WHAT THE TASK ASKS
Repeat exactly, and only, the lines below starting at the line that contains "obj.parent = empty" and ending at the line that contains "imported = [obj", inclusive of both.
— begin DATA FOR THIS TASK —
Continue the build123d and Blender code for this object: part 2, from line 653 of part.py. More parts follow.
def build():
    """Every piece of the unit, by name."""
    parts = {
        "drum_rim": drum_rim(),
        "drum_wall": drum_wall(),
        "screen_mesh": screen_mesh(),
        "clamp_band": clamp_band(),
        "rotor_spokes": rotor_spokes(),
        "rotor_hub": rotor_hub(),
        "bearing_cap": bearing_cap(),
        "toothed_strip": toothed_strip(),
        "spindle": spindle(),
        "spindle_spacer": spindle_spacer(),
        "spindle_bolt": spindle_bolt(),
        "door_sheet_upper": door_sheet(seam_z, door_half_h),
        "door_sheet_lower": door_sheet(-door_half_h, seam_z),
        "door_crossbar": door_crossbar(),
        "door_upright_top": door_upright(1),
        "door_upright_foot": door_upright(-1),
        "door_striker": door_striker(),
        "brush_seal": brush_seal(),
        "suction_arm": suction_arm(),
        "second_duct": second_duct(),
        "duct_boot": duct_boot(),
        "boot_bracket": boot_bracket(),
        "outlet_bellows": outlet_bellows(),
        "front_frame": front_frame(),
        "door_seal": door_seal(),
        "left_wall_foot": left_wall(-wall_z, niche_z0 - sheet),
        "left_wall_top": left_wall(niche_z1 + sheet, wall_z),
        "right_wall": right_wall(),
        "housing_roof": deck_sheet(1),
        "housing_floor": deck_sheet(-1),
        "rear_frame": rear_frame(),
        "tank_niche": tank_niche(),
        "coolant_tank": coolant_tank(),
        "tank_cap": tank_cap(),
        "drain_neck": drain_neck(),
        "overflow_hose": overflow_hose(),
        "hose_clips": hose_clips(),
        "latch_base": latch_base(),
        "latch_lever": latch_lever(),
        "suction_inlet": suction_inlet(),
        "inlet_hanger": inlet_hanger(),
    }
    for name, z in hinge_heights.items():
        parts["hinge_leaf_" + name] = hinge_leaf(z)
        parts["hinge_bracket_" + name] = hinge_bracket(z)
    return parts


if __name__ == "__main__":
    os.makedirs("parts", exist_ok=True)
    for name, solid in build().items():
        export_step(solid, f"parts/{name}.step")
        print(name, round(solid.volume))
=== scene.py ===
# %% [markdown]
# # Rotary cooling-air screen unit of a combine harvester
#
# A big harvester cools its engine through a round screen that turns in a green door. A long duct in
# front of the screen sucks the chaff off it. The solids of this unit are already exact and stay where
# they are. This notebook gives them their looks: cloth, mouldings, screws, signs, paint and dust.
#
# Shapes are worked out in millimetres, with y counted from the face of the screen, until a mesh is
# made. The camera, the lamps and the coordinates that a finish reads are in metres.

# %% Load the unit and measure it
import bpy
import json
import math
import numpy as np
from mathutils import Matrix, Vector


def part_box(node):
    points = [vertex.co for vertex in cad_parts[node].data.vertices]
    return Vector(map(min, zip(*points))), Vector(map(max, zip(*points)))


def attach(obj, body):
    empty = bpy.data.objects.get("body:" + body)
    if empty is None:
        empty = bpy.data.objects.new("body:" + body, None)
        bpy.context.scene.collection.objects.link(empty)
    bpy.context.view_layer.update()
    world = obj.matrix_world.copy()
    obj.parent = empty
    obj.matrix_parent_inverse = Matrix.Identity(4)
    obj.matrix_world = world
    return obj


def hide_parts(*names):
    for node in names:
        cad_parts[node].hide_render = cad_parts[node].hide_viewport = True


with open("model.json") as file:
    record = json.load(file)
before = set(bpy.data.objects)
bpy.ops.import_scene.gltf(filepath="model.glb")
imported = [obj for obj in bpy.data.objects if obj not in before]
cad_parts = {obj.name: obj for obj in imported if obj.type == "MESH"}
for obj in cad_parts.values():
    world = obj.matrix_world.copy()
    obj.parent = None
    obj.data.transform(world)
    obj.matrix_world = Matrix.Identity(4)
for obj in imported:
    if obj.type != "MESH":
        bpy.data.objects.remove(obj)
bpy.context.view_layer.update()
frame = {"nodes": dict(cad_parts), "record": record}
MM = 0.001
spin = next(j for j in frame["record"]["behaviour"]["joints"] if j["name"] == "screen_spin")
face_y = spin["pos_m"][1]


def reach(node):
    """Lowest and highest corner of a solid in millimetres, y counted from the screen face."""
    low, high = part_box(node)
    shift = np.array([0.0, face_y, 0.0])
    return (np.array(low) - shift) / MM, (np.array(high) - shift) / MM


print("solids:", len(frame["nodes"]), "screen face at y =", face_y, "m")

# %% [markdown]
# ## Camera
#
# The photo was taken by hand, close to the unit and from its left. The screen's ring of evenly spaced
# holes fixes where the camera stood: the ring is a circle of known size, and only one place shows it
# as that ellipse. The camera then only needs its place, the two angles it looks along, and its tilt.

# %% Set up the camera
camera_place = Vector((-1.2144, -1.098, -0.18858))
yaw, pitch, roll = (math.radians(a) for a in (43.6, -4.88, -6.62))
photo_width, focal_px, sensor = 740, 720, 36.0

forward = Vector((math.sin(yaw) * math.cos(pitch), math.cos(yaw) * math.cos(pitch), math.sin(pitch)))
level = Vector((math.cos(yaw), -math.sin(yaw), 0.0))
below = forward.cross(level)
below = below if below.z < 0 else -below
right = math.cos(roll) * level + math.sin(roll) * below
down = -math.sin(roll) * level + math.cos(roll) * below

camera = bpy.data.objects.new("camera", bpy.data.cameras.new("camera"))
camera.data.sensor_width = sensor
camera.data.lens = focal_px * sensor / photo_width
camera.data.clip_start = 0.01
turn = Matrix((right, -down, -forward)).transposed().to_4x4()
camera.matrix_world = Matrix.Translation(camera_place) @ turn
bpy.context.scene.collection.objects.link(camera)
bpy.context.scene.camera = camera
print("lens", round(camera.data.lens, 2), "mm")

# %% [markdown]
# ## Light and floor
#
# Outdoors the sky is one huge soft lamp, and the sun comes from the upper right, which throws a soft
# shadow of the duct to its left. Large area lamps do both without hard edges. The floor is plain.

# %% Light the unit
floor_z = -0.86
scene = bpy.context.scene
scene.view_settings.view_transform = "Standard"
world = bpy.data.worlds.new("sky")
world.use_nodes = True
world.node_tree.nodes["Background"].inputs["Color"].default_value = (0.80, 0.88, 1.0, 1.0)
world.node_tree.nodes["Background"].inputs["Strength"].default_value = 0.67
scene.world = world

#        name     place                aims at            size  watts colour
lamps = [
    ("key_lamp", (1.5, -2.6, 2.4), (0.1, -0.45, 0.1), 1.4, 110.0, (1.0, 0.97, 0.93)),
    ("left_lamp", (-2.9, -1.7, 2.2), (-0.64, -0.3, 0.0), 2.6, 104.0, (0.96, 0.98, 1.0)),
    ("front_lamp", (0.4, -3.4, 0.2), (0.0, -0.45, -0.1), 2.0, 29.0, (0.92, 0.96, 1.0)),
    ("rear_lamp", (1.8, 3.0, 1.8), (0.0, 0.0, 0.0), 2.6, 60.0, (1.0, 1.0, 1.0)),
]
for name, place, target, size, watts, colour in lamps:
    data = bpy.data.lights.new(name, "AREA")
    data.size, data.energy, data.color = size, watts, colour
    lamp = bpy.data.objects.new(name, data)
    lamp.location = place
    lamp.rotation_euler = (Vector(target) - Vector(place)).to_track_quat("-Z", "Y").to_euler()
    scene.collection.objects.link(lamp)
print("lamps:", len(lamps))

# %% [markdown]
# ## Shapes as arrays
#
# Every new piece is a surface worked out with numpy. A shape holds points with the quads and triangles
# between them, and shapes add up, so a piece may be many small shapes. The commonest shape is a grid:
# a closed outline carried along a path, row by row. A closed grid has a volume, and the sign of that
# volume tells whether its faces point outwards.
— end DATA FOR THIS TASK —
— begin DATA FOR THIS TASK —
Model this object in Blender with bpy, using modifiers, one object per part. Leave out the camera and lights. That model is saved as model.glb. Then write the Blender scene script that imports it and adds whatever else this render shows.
— end DATA FOR THIS TASK —
— begin DATA FOR THIS TASK —
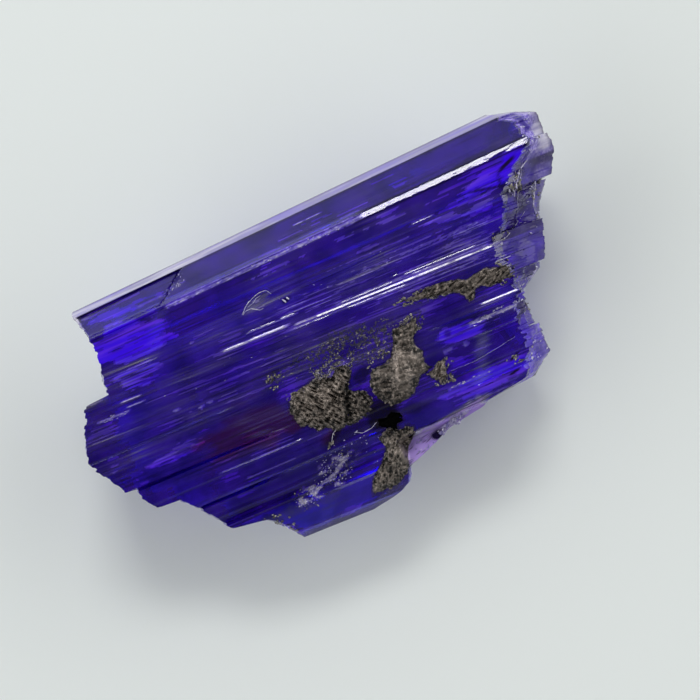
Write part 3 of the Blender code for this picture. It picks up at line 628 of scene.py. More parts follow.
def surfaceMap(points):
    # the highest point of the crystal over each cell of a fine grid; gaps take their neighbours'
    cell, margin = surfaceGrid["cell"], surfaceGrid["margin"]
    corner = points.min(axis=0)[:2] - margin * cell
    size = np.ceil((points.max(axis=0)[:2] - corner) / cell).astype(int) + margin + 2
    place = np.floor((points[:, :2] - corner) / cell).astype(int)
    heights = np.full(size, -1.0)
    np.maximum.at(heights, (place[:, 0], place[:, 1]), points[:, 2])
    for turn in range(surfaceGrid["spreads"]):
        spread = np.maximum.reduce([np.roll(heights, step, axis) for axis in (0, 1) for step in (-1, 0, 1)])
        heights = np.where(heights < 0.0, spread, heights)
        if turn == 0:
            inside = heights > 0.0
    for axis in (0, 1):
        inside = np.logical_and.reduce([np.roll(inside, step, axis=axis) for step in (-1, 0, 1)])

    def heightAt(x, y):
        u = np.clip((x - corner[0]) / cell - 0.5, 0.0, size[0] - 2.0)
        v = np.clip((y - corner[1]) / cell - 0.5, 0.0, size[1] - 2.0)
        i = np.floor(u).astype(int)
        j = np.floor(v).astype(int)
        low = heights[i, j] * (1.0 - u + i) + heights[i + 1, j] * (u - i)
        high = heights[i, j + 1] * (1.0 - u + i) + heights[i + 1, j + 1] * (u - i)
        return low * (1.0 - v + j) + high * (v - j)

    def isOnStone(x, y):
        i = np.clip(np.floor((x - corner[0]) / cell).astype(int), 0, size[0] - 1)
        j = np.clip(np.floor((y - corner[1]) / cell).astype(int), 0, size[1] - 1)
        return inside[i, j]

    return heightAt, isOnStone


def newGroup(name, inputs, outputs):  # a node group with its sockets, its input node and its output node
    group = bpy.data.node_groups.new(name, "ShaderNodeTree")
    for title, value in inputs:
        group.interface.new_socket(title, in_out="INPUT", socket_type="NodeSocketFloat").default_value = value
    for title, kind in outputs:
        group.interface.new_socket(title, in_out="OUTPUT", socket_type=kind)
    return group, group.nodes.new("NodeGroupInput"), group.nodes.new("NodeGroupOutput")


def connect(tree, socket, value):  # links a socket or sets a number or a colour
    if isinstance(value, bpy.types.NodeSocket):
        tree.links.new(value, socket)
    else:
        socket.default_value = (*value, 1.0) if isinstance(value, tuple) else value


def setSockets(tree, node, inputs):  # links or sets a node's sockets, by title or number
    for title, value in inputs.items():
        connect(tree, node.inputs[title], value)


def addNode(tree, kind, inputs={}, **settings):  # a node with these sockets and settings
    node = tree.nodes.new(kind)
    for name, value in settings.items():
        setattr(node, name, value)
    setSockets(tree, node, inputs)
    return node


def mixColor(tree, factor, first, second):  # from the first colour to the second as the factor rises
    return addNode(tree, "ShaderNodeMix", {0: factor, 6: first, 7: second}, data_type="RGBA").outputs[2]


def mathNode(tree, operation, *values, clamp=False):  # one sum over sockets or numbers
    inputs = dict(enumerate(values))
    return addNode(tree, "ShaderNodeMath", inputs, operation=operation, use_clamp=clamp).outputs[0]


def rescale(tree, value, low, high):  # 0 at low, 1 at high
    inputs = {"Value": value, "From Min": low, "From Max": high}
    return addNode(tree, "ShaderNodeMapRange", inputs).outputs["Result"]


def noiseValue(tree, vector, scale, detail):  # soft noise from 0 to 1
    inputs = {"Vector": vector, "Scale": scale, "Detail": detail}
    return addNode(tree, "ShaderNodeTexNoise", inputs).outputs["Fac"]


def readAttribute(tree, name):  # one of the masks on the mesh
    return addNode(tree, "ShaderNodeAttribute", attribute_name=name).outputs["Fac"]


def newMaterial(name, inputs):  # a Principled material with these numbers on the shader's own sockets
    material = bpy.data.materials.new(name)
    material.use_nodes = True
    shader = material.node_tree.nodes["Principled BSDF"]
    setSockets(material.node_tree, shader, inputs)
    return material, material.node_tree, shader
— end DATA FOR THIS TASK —
RESPONSE TO THE TASK
    obj.parent = empty
    obj.matrix_parent_inverse = Matrix.Identity(4)
    obj.matrix_world = world
    return obj


def hide_parts(*names):
    for node in names:
        cad_parts[node].hide_render = cad_parts[node].hide_viewport = True


with open("model.json") as file:
    record = json.load(file)
before = set(bpy.data.objects)
bpy.ops.import_scene.gltf(filepath="model.glb")
imported = [obj for obj in bpy.data.objects if obj not in before]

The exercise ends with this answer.